The basic idea is that the compiler methods for bool-exp and rel-exp need an additional parameter - the target label for the conditional jump. These routines then generate code to evaluate the conditional expression and generate a jump to the target label if the condition is false. Suppose we are translating

   while (x == y) stmt

If the label at the end of the loop is, say, "L123", then relExp("L123") should do something like this to compile the condition:

   exp();             // compile left operand (x); result in eax
   gen(push eax);     // save left operand on stack
   exp();             // compile right operand (y); result in eax
   gen(pop ecx);      // pop left operand into ecx
   gen(cmp ecx,eax);  // compare operands
   gen(jne L123);     // jump if condition false

That handles simple conditions. The next step is handling the logical not (!) operator. Suppose the condition in the loop is

   while (!(x == y)) stmt

and the target label at the bottom of the loop is again "L123". We need to generate exactly the same code as above, except that the sense of the test is reversed. Instead of jne to exit the loop if the expressions (x and y) have different values, we need to generate je to exit if the values are equal.

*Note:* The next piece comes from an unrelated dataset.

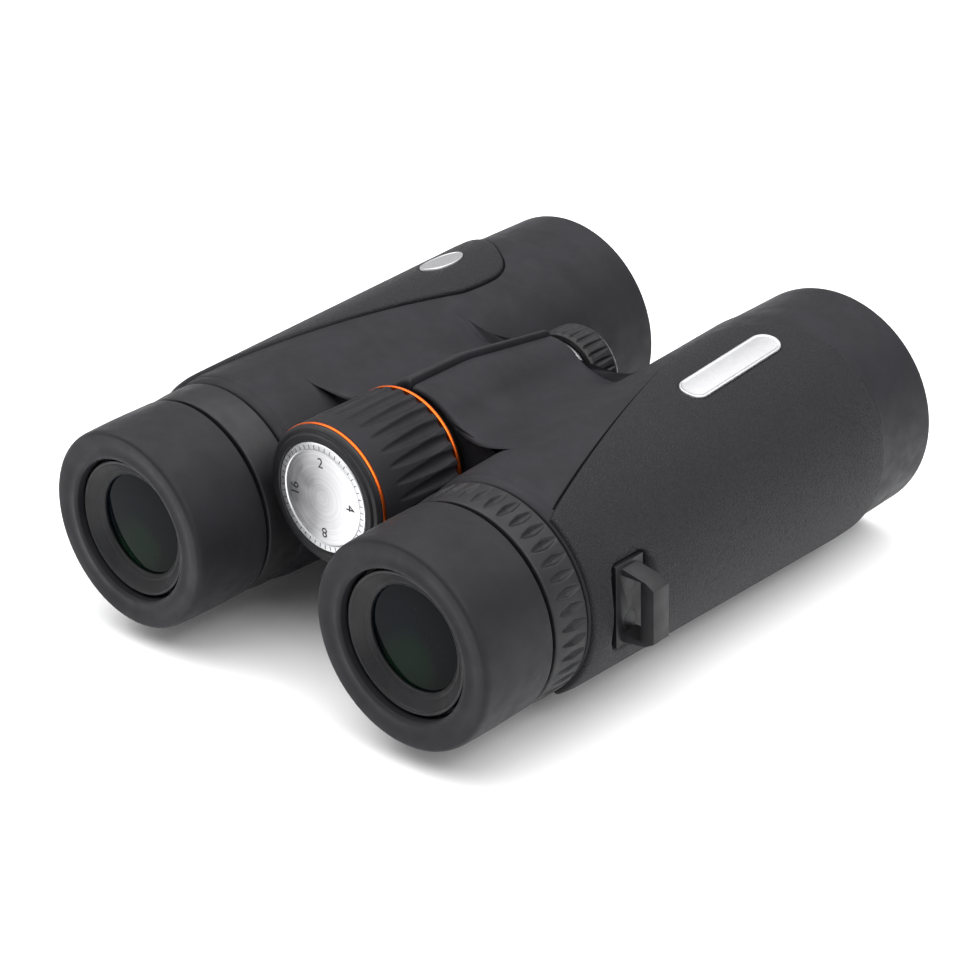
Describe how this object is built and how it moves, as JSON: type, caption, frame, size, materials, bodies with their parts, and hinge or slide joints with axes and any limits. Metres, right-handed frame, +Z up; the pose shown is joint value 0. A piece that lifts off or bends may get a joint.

So relExp("L123") needs to generate a "jump if false" if the loop condition is simple, and a "jump if true" if the loop condition contains a logical not (!). We can get this flexibility by adding an extra parameter to relExp to control the sense of the test. Here is one possibility:

   // Compile rel-exp ::= exp==exp | exp>exp
   // If invert is false, generate a "jump false" to label
   // If invert is true, generate a "jump true" to label
   void relExp(String label, boolean invert) { ... }

The compiler function that processes bool-exp can then call relExp() with the second parameter value false if the condition is simple, and with the second parameter true if the bool-exp contains a logical not (!).